Proprio mentre il parlamento sta lavorando a una riforma strutturale della giustizia che è uno degli impegni che l’Italia si è presa con l’Unione Europea per ottenere i circa 200 miliardi di euro di finanziamenti del Recovery Fund, Lega e Radicali presentano i sei quesiti referendari che riguardano il settore della giustizia. Tra gli obiettivi, cercano di imporre la separazione delle carriere, l’abolizione di una parte della legge Severino e la responsabilità civile dei magistrati. La sfida al sistema è lanciata.
La prima settimana di luglio prenderà il via la campagna di raccolta firme. Per la Costituzione ne servono almeno 500mila, Salvini punta al doppio. Prima del 30 settembre, le firme raccolte dovranno essere depositate all’ufficio centrale per i referendum della Cassazione, che dovrà vagliare la validità e il numero delle sottoscrizioni. Se ci sarà il via libera, la parola passerà alla Consulta, per l’esame della legittimità costituzionale dei quesiti. E se sarà superato anche questo, l’ulmimo atto sarà la convocazione alle urne, in genere in una domenica tra il 15 aprile e il 15 giugno (salvo rinvii per eventuale scioglimento delle Camere).
I quesiti depositati da Lega e Radicali sono sei. Il primo riguarda la responsabilità civile dei magistrati. Oggi la legge prevede che un cittadino danneggiato da una sentenza possa rivalersi contro lo stato, ma non possa chiamare in causa direttamente il magistrato. Il quesito chiede la modifica di questa normativa prevedendo che il cittadino possa chiedere il risarcimento dei danni direttamente a un magistrato.
Il secondo referendum interviene sulla separazione delle carriere, questione di cui si è occupata anche la commissione ministeriale di esperti nominata dalla ministra della Giustizia Marta Cartabia e che ha elaborato una serie di indicazioni sulla base delle quali il governo presenterà delle proposte di modifica al disegno di legge già all’esame della Camera. Sulla separazione delle carriere, la commissione ha proposto di limitare a due e non più a quattro le volte in cui si può realizzare il passaggio dalla funzione di pubblico ministero (che è il magistrato che in un processo rappresenta l’accusa) alla funzione di giudice (che è invece chiamato a giudicare ed è dunque super partes), o viceversa. Il quesito del referendum è più restrittivo rispetto alla proposta della commissione ministeriale e prevede di separare nettamente le funzioni di magistrato requirente (pubblico ministero) e magistrato giudicante (giudice): se approvato, a inizio carriera il magistrato dovrà scegliere o per la funzione giudicante o per quella requirente, senza più la possibilità di passare dall’una all’altra.

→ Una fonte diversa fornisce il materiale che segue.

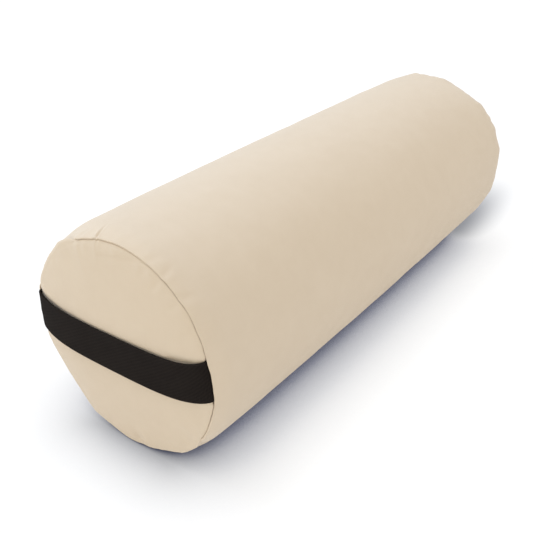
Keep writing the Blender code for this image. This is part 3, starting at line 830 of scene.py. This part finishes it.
def stitch(bm, one, other, out, radius, arch):
    # a stitch from one hole to the other, whose ends dive into the cloth
    path = [one.lerp(other, share) + out * (arch * (1 - (2 * share - 1) ** 4) - radius * 1.2)
            for share in (0, 0.1, 0.3, 0.5, 0.7, 0.9, 1)]
    sweep(bm, path, (radius, radius), 6, out)


def topstitches():                        # round the slot, on the cover
    bm = bmesh.new()
    x, y = bolster["slotHalfLength"] + topstitch["inset"], bolster["slotHalfWidth"] + topstitch["inset"]
    holes = [(-x, y), (x, y), (x, -y), (-x, -y), (-x, y)]
    for (fromX, fromY), (toX, toY) in zip(holes, holes[1:]):
        count = max(2, round(hypot(toX - fromX, toY - fromY) / topstitch["pitch"]))
        for i in range(count):
            ends = []
            for share in (i, i + topstitch["length"] / topstitch["pitch"]):
                along, across = fromX + (toX - fromX) * share / count, fromY + (toY - fromY) * share / count
                ends.append(skinPoint(along, zipAngle - across / bolster["radius"], -topstitch["sink"]))
            stitch(bm, *ends, zipPlace.to_3x3().col[2], topstitch["radius"], topstitch["arch"])
    dress(piece("zipTopstitches", bm), thread, "canvas")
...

Il terzo quesito riguarda la custodia cautelare, cioè la custodia preventiva a cui un imputato può essere oggi sottoposto prima della sentenza nei casi in cui c’è il pericolo di fuga, di inquinamento delle prove o di compimento di nuovi e gravi reati. Il quesito referendario interviene su questi specifici casi, limitando il carcere preventivo alla terza ipotesi di pericolo, e cioè ai soli reati gravi.
Il quarto referendum chiede di abolire la legge Severino nella parte in cui prevede la sanzione accessoria dell’incandidabilità e del divieto di ricoprire cariche elettive e di governo dopo una condanna definitiva. Lega e Radicali vogliono superare gli automatismi della legge e lasciare ai giudici la libertà di decidere caso per caso se applicare o no l’interdizione dai pubblici uffici.
Il quinto quesito riguarda il requisito della raccolta firme per il magistrato che intende candidarsi al Consiglio superiore della magistratura, l’organo di autogoverno della magistratura. La proposta della commissione ministeriale è di abbassare il numero delle firme, mentre il referendum chiede l’abrogazione della raccolta per evitare che la candidatura venga appoggiata da una corrente interna.
L’ultimo quesito interviene sulla valutazione dei magistrati: cioè sui consigli giudiziari, gli organi che hanno il compito di valutare l’operato dei magistrati e che possono essere composti anche da membri non togati (da avvocati, ad esempio), ma nei quali, oggi, solo i membri togati hanno diritto di voto. Lega e Radicali vogliono dare anche ai membri non togati la possibilità di esercitare il diritto di voto sulle valutazioni dei magistrati.